Task to complete
Starting with the line that contains "Keep writing the Blender" and stopping after the line that contains "a fine grain.", output every line exactly as it stands.

Input
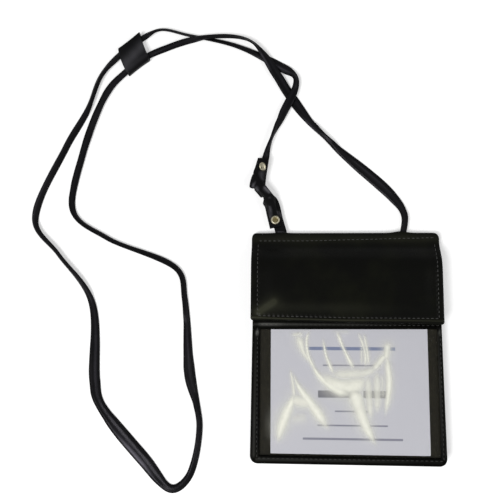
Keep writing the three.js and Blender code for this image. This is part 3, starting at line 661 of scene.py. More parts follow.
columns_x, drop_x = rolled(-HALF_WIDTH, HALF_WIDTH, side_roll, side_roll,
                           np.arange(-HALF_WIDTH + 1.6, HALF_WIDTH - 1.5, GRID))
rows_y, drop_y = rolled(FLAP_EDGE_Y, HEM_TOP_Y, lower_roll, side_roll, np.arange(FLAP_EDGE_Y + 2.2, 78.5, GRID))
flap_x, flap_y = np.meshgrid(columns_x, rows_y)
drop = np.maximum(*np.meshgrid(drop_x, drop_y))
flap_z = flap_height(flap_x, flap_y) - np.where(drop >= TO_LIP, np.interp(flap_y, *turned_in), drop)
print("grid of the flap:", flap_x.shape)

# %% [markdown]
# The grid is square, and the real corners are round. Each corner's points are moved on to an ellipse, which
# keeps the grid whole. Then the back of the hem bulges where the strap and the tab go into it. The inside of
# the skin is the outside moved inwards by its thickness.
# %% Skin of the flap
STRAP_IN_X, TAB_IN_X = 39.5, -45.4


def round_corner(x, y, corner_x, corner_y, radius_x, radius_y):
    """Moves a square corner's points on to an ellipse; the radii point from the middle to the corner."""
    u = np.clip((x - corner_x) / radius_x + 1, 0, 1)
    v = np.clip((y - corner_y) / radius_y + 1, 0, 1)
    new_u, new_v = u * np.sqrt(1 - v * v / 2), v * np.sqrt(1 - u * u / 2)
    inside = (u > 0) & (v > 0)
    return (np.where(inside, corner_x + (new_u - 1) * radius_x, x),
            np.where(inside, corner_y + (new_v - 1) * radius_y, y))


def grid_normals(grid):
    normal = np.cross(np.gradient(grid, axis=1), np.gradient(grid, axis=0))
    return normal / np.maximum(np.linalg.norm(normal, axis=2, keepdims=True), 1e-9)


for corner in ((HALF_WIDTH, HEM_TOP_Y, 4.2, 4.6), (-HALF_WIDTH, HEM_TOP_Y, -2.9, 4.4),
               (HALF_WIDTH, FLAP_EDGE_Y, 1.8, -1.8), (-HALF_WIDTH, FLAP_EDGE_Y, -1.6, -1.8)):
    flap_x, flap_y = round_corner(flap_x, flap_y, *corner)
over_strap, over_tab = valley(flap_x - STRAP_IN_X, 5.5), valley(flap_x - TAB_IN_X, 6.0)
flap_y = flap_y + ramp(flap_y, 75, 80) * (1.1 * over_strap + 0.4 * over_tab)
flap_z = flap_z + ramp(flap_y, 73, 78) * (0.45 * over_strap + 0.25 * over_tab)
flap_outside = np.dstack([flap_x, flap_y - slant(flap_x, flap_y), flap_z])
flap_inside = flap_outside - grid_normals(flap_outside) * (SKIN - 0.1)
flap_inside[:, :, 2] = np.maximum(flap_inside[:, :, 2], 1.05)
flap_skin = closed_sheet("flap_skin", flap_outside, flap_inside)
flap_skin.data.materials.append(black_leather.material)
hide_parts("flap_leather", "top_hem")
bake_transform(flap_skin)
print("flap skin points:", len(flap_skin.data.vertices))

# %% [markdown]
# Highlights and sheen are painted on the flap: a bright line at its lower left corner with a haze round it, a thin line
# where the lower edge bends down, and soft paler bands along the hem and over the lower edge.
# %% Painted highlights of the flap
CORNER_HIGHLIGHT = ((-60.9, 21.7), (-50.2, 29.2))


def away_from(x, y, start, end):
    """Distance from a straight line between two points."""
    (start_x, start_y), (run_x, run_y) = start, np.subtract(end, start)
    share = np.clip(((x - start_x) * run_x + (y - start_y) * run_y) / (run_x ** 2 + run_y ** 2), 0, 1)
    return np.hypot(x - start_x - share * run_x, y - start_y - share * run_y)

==

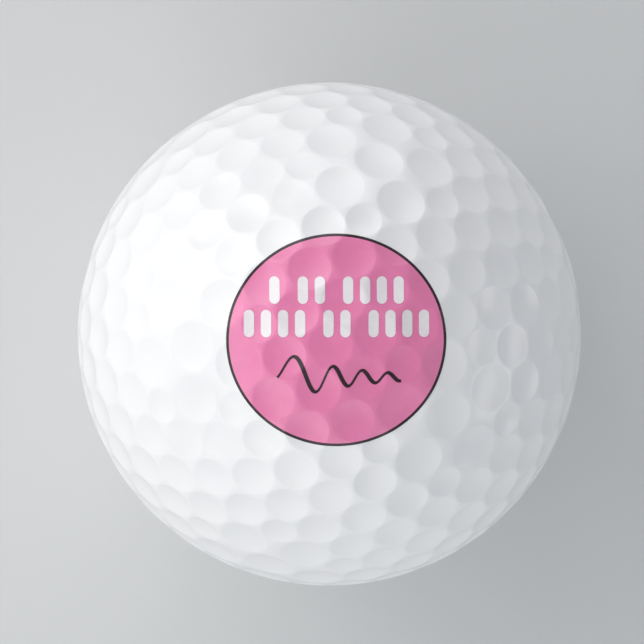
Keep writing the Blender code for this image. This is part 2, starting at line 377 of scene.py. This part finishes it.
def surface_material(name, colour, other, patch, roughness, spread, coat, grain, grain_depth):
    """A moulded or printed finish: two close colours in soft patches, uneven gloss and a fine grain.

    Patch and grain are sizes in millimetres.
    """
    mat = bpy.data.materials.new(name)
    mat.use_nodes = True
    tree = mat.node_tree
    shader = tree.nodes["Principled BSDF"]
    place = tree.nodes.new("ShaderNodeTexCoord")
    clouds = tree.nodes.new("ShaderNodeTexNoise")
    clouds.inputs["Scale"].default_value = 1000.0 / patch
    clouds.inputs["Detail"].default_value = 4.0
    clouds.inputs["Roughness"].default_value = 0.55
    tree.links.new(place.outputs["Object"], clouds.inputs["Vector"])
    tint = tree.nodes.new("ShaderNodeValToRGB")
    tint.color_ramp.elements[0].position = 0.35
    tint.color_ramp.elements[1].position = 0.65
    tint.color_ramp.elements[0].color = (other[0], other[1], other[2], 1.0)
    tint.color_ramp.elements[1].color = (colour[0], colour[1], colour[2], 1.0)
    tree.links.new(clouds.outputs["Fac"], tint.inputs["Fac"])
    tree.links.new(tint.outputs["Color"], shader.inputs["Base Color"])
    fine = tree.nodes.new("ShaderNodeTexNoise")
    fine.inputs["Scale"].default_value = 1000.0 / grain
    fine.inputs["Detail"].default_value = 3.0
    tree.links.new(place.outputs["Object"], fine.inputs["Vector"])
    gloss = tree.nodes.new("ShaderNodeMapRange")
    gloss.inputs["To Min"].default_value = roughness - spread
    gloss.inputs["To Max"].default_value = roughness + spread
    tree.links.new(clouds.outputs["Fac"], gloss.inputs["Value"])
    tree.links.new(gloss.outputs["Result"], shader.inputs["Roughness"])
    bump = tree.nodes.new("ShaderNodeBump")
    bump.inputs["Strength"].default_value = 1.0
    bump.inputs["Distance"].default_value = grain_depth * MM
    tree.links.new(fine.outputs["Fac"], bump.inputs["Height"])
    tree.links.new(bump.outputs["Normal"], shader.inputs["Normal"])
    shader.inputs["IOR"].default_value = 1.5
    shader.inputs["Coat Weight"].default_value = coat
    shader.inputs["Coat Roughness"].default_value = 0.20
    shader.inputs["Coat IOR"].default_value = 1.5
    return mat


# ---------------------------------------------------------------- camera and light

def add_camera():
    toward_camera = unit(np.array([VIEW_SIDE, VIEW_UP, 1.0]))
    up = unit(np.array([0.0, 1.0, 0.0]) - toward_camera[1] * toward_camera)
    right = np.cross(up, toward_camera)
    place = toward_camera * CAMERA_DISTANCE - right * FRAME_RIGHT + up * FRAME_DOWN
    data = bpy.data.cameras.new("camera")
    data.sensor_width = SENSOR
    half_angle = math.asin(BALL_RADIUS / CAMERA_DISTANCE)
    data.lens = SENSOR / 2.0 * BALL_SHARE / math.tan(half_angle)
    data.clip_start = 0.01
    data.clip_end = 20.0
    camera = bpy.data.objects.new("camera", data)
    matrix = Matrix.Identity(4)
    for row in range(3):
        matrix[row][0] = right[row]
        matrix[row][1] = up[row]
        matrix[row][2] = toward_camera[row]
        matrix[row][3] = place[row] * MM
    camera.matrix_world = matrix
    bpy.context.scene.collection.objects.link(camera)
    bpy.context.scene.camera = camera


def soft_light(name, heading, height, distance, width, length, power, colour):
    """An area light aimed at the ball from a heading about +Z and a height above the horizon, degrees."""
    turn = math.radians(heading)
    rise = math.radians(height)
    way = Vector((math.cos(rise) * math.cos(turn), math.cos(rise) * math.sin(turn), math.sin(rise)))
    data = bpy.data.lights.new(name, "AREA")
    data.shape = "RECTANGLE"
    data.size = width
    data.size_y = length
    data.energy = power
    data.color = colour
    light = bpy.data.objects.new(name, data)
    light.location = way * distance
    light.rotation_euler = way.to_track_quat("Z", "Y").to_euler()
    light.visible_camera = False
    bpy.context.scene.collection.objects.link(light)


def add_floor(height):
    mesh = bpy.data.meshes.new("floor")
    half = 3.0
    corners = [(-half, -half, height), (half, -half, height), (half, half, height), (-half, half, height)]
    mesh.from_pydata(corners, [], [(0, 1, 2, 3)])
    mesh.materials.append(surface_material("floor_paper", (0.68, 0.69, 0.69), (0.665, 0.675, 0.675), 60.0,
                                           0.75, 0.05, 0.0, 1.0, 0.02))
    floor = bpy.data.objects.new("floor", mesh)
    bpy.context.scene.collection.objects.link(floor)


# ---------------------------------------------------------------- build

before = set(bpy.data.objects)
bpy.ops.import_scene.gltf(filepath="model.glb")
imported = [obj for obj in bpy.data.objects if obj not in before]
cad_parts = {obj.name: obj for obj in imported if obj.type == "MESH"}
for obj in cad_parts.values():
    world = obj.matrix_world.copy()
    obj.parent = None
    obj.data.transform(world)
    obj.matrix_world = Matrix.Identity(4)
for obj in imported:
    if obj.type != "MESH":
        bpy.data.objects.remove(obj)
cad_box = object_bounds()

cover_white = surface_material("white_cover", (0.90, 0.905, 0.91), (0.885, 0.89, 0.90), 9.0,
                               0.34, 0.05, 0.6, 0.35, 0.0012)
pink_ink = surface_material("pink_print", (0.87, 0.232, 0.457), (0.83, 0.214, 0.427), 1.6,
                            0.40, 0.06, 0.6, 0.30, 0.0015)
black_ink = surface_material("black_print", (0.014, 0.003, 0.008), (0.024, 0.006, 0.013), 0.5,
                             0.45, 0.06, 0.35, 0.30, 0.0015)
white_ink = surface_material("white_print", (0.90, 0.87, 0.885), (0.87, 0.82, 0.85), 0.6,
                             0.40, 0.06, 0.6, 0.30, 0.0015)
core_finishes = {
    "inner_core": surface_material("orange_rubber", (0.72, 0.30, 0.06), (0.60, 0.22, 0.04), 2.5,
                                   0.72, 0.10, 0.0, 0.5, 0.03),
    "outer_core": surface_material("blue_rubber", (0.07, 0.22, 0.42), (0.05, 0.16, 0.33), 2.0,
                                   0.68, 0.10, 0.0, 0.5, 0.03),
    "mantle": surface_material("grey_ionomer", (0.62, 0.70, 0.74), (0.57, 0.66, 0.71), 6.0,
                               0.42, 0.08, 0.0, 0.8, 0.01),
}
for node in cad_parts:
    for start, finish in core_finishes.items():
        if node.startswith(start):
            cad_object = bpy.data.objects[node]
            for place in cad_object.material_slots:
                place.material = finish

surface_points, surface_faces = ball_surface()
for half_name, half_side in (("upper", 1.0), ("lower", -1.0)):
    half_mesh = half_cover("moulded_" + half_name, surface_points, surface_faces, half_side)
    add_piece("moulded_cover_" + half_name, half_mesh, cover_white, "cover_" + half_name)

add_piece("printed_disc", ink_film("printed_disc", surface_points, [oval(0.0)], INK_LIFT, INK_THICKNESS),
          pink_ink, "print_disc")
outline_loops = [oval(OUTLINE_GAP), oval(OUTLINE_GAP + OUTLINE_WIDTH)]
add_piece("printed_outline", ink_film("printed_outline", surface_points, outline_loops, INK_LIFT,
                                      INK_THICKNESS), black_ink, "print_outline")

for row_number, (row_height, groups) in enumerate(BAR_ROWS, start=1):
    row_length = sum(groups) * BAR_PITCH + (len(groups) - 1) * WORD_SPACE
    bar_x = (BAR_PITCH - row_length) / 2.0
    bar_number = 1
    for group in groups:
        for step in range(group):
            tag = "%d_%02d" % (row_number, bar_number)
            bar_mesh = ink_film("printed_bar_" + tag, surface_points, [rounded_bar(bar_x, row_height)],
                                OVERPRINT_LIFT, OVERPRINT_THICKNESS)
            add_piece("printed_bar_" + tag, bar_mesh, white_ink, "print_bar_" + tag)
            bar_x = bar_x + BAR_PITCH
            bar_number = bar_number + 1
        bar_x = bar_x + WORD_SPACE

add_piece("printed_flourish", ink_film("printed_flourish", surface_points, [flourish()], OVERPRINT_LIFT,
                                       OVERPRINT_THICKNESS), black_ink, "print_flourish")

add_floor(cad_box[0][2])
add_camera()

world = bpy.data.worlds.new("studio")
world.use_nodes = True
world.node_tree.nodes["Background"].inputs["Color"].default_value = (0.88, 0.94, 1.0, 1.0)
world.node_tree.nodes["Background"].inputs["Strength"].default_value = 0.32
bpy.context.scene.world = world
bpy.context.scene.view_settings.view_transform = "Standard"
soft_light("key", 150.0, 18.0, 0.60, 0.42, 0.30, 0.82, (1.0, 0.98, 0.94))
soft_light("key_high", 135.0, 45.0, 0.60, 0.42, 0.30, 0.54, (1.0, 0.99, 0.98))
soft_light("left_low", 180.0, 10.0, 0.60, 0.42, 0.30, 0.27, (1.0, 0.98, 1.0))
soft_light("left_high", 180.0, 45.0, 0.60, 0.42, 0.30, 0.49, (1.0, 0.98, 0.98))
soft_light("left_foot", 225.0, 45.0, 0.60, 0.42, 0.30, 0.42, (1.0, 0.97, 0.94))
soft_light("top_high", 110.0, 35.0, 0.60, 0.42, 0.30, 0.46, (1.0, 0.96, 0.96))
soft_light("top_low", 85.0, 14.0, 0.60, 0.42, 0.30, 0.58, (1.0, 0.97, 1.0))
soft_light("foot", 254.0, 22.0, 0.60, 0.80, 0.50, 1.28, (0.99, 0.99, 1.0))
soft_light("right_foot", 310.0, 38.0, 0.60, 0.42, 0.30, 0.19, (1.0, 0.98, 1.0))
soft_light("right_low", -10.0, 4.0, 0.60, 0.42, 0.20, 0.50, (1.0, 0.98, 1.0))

--

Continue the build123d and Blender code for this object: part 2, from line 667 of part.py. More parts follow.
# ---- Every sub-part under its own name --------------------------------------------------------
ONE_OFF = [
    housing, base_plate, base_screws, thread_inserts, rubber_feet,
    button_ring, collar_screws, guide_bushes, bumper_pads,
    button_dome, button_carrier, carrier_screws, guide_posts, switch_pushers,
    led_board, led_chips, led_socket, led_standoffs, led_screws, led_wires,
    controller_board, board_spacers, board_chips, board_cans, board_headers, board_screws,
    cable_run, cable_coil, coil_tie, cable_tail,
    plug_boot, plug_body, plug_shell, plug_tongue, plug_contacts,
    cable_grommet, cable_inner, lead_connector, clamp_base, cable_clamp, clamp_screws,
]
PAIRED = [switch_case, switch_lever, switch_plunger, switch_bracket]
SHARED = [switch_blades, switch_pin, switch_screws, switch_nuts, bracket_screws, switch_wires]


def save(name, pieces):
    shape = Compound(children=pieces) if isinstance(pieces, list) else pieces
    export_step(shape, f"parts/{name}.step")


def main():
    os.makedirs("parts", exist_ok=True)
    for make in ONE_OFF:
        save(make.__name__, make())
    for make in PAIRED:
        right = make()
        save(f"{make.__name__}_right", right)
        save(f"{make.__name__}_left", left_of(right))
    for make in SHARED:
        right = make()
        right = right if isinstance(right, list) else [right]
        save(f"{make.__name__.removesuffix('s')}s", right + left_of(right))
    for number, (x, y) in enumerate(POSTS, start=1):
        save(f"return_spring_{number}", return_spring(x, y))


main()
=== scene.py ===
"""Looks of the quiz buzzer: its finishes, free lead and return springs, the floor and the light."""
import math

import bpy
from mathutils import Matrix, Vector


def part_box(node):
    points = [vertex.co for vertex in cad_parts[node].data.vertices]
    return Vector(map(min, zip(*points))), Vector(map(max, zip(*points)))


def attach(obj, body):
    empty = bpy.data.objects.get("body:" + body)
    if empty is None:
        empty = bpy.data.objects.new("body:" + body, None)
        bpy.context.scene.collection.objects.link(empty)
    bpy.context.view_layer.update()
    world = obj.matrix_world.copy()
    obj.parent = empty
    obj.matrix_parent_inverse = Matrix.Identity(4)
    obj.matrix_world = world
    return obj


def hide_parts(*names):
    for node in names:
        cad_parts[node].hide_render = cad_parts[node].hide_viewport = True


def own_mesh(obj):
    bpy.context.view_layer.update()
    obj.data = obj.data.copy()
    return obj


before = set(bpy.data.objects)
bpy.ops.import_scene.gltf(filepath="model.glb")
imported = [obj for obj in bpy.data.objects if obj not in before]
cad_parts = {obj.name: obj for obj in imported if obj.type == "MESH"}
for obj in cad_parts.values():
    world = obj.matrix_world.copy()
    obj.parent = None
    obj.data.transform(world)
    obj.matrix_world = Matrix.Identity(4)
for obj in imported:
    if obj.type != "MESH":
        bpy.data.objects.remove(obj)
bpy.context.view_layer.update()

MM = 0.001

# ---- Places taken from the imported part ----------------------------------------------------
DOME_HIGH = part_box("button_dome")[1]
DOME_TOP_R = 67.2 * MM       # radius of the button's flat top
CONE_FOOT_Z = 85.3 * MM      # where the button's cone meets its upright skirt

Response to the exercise
Keep writing the Blender code for this image. This is part 2, starting at line 377 of scene.py. This part finishes it.
def surface_material(name, colour, other, patch, roughness, spread, coat, grain, grain_depth):
    """A moulded or printed finish: two close colours in soft patches, uneven gloss and a fine grain.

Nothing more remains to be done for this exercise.